4. The plaintiffs have not shown their inability to obtain a license. It is true that the "Fourteenth" paragraph of the bill alleges that "it is impossible for either of the plaintiffs to comply with provisions of the statute governing the issuance of a license, since neither of them possesses the prerequisite experience, which is employment for a period of not less than three years as a detective, member of the secret service, sheriff or *315 city policeman." But it is apparent that this conclusion is based upon their own interpretation of the statutory requirements, not upon any ruling by the secretary of state after application made to him for the issuance of a license. Moreover, the plaintiffs' supporting affidavit avers that they have had many years' experience in carrying on the business of the Advertisers' Protective Service and similar businesses, so that they are fully qualified and competent to render the services in which they are engaged; and that the service they have rendered to clients has been entirely satisfactory and no complaint has ever been made of their lack of competency or skill.
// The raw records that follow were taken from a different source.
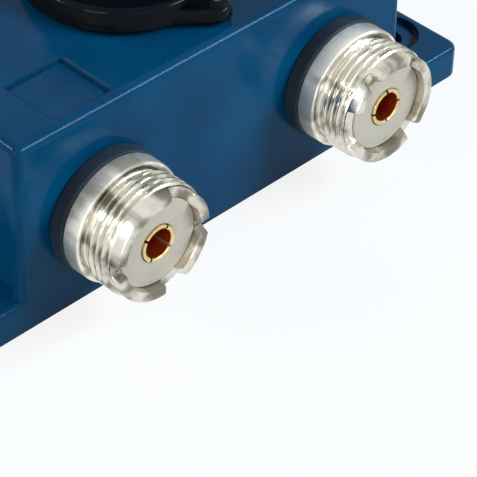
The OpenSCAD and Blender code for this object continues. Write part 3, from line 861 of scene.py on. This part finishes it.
def bar_shape():
    """Made as a straight block first; then its top is cut across and lowered towards the tip.

    Each level is a share of the height, and how far the outline draws in at the bar and at the
    tip. The lowest lies inside the skirt: undersides in one plane would spoil the join.
    """
    shoulder, lean_bar, lean_tip, edge_bar, edge_tip = 0.9, 1.1, 0.45, 0.8, 0.5
    levels = [(share, lean_bar * lean, lean_tip * lean)
              for share, lean in ((0.03, 0), (0.3, 0.33), (0.6, 0.66), (shoulder, 1))]
    levels += [(shoulder + (1 - shoulder) * rise, lean_bar + edge_bar * inset,
                lean_tip + edge_tip * inset) for rise, inset in quarter_round(7)]
    rings = []
    for share, off_bar, off_tip in levels:
        outline = drop_outline(BAR_R - off_bar, BAR_FRONT_Y, BAR_TIP_R - off_tip, TIP_Y)
        back = BAR_BACK_Y - BAR_FRONT_Y
        rings.append([(p.x, p.y + back * (p.y > BAR_FRONT_Y), share * KNOB_H) for p in outline])
    bm = lofted(rings)
    for i in range(CUTS):
        cut_at = (0, (CUT_FROM_Y - CUT_STEP * i) * MM, 0)
        bmesh.ops.bisect_plane(bm, geom=bm.verts[:] + bm.edges[:] + bm.faces[:], dist=1e-6,
                               plane_co=cut_at, plane_no=(0, 1, 0))
    for v in bm.verts:
        v.co.z *= bar_top(v.co.y / MM) / KNOB_H
    return tidy(bm)


def web_shape():
    """The hollow curve that runs from the foot's edge up into the bar's sides."""
    low, high, steps, hollow, under_top = 0.9, 6.0, 10, 2.6, 0.96
    foot = drop_outline(ROOT_R - 0.4, ROOT_Y, TIP_R - 0.4, TIP_Y)
    bar = drop_outline(BAR_R - 0.9, BAR_FRONT_Y, BAR_TIP_R - 1.0, TIP_Y)
    rings = []
    for i in range(steps + 1):
        spread = math.exp(-hollow * i / steps)
        points = [narrow.lerp(wide, spread) for narrow, wide in zip(bar, foot)]
        rings.append([(p.x, p.y, low + (high - low) * i / steps) for p in points])
    bm = lofted(rings)
    for v in bm.verts:
        v.co.z *= min(1, under_top * bar_top(v.co.y / MM) / high)
    return tidy(bm)


# %% Join and drill the knob
def knob_shape():
    bm = combined(skirt_shape(), [foot_shape(), bar_shape(), web_shape()], "UNION")
    under = [(0, -1), (HOLLOW_R, -1), (HOLLOW_R, HOLLOW_TOP), (INSERT_R, HOLLOW_TOP),
             (INSERT_R, INSERT_TOP), (0, INSERT_TOP)]
    screw_way = turned(rod(SCREW_WAY_R, 0, 20), -math.pi / 2, "X")
    bm = combined(bm, [spun(under, 64), moved(screw_way, z=SCREW_WAY_Z)])
    return moved(turned(bm, REST_TURN, "Z"), z=KNOB_Z)


piece(knob_shape(), "pointer_knob", "black_plastic", "knob_shaft", ["knob"], 40)

# %% [markdown]
# ## Studio
# The object stands on a plain pale floor under soft light. The floor and the world are white to
# the camera and to the rays that metal and gloss send on, so that the nickel has something
# bright to mirror. To all other rays the floor is matt and the world is a dim sky, so the lamps
# light the object and a shadow shows under it.

# %% Rays that show the background
def showing_rays(tree):
    """1 for rays from the camera, and for those that a gloss or a glass sends on."""
    path = tree.nodes.new("ShaderNodeLightPath")
    share = path.outputs["Is Camera Ray"]
    for kind in ("Is Glossy Ray", "Is Transmission Ray"):
        step = tree.nodes.new("ShaderNodeMath")
        step.operation = "MAXIMUM"
        tree.links.new(share, step.inputs[0])
        tree.links.new(path.outputs[kind], step.inputs[1])
        share = step.outputs[0]
    return share


def end_with_mix(tree, share, plain, shown, output_kind):
    """Ends a tree with a mix of two shaders: the plain one at share 0, the other at 1."""
    mix = tree.nodes.new("ShaderNodeMixShader")
    output = tree.nodes.new(output_kind)
    tree.links.new(share, mix.inputs["Fac"])
    tree.links.new(plain.outputs[0], mix.inputs[1])
    tree.links.new(shown.outputs[0], mix.inputs[2])
    tree.links.new(mix.outputs[0], output.inputs[0])


# %% Floor
FLOOR_WHITE = 0.85
FLOOR_HALF = 1.5


def pale_floor():
    """Mostly plain white, with enough of a matt floor left to hold the shadow."""
    bm = bmesh.new()
    bmesh.ops.create_grid(bm, x_segments=2, y_segments=2, size=FLOOR_HALF)
    floor = as_object(bm, "floor")
    material = bpy.data.materials.new("pale_floor")
    material.use_nodes = True
    tree = material.node_tree
    tree.nodes.clear()
    share = tree.nodes.new("ShaderNodeMath")
    share.operation = "MULTIPLY"
    share.inputs[1].default_value = FLOOR_WHITE
    tree.links.new(showing_rays(tree), share.inputs[0])
    plain = tree.nodes.new("ShaderNodeBsdfDiffuse")
    plain.inputs["Color"].default_value = (0.8, 0.8, 0.8, 1)
    white = tree.nodes.new("ShaderNodeEmission")
    end_with_mix(tree, share.outputs[0], plain, white, "ShaderNodeOutputMaterial")
    floor.data.materials.append(material)


pale_floor()


# %% Lamps
COOL = (0.66, 0.84, 1.0)


def lamp(name, place, size, power, tint=(1, 1, 1)):
    """A rectangle of light that faces the object. Its place is in metres."""
    data = bpy.data.lights.new(name, "AREA")
    data.shape = "RECTANGLE"
    data.size, data.size_y = size
    data.energy = power
    data.color = tint
    made = bpy.data.objects.new(name, data)
    made.location = place
    made.rotation_euler = (-Vector(place)).to_track_quat("-Z", "Y").to_euler()
    bpy.context.scene.collection.objects.link(made)


lamp("left_back_strip", (-0.45, 0.38, 0.39), (0.34, 0.07), 3.4, COOL)
lamp("right_strip", (0.40, -0.47, 0.40), (0.5, 0.12), 8.4, COOL)
lamp("left_softbox", (-0.55, -0.20, 0.22), (0.25, 0.35), 1.3)
lamp("front_softbox", (-0.16, -0.62, 0.16), (0.5, 0.2), 0.3)
print("Lamps:", len(bpy.data.lights))


# %% World
def studio_world():
    """White where it shows, and a dim soft sky to all other rays."""
    world = bpy.data.worlds.new("studio")
    world.use_nodes = True
    tree = world.node_tree
    tree.nodes.clear()
    white = tree.nodes.new("ShaderNodeBackground")
    white.inputs[0].default_value = (1, 1, 1, 1)
    sky = tree.nodes.new("ShaderNodeBackground")
    sky.inputs[0].default_value = (0.12, 0.14, 0.16, 1)
    end_with_mix(tree, showing_rays(tree), sky, white, "ShaderNodeOutputWorld")
    bpy.context.scene.world = world


studio_world()
bpy.context.scene.view_settings.view_transform = "Standard"
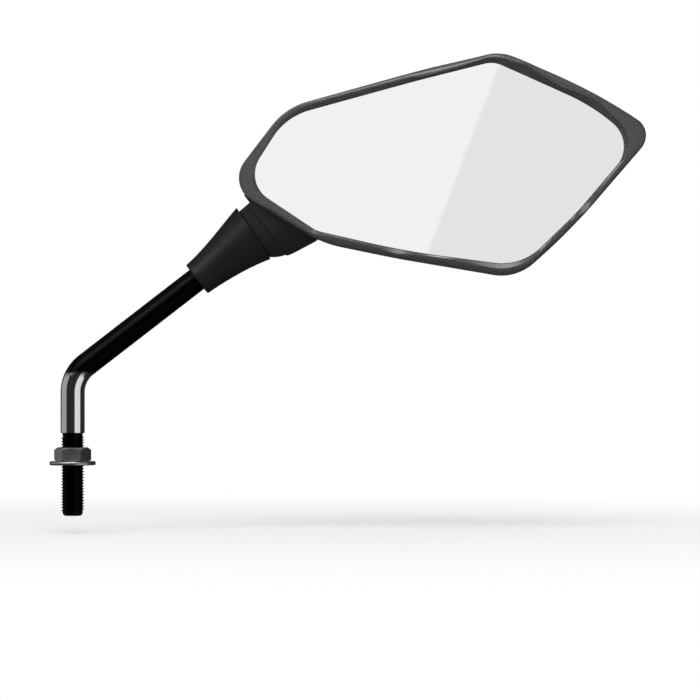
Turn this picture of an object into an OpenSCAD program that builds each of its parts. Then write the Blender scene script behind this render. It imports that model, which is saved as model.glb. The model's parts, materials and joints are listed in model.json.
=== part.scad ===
// Motorcycle mirror: a bent rod, a ball joint under a tapered boot, and a moulded head with convex glass.
// Frame: the origin is on the stud's axis at the washer's seat. Z is up, X outboard, the glass faces -Y.

/* [Stem] */
// Diameter of the rod
rod_d = 10.5; // [10:0.5:12]
// Height of the bend's corner above the washer's seat
riser_h = 39; // [34:1:80]
// Angle of the arm above level, in degrees
arm_angle = 37.7; // [20:0.1:60]
// Length from the bend's corner to the ball's centre
arm_l = 110; // [95:1:160]
// Radius of the bend at the rod's centreline
bend_r = 15; // [12:1:20]

/* [Stud and lock nut] */
// Diameter of the stud
stud_d = 10; // [8:0.5:10]
// Length of the stud below the washer's seat
stud_l = 22; // [16:1:32]
// Chamfer at the stud's end
stud_chamfer = 1; // [0.5:0.1:1.5]
// Size of the lock nut across its flats
nut_flats = 14; // [13:1:19]
// Height of the lock nut
nut_h = 6; // [4:0.5:9]
// Diameter of the washer
washer_d = 20; // [18:1:24]
// Thickness of the washer
washer_t = 1.6; // [1.2:0.1:2.5]

/* [Ball joint] */
// Diameter of the pivot ball
ball_d = 15; // [14:0.5:16]
// Diameter of the spigot that carries the ball
spigot_d = 8; // [6:0.5:8]
// Wall of the seat and of the cup that grip the ball
liner_t = 1.5; // [1.2:0.1:2]
// Wall of the neck's nose round the seat
nose_t = 6.8; // [6:0.1:7]
// Wall of the socket tube inside the head
tube_t = 2.2; // [1.8:0.1:3]
// Length of the socket tube from the ball's centre
tube_l = 17; // [16.5:0.5:20]
// Roll of the head either way, in degrees
roll_limit = 10; // [4:1:10]
// Nod of the head either way, in degrees
nod_limit = 12; // [4:1:12]
// Outside diameter of the pressure spring
spring_d = 14; // [12:0.5:15]
// Diameter of the spring's wire
spring_wire = 1.6; // [1.2:0.1:1.8]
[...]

If application for a license be made to the secretary of state coupled with proof of such experience and competency, it seems not unlikely that the secretary of state, acting under the opinion of the Attorney General, who would probably follow the liberal ruling of his predecessors in construing the experience requirements of the statute, would grant the plaintiffs a license. At any rate, they have not satisfied us that he would not. The answer of the Attorney General and the secretary of state, in failing to deny the plaintiffs' averment that it is impossible for them to comply with the statute, is not, we think, to be deemed an admission that a license would necessarily be refused, should they apply. As was said in Lehon v. City of Atlanta, 242 U.S. 53, 56, 37 S. Ct. 70, 72, 61 L. Ed. 145: "To complain of a ruling, one must be made the victim of it."

For the reason that the plaintiffs have not shown their inability to obtain a license, their motion for a preliminary injunction is denied.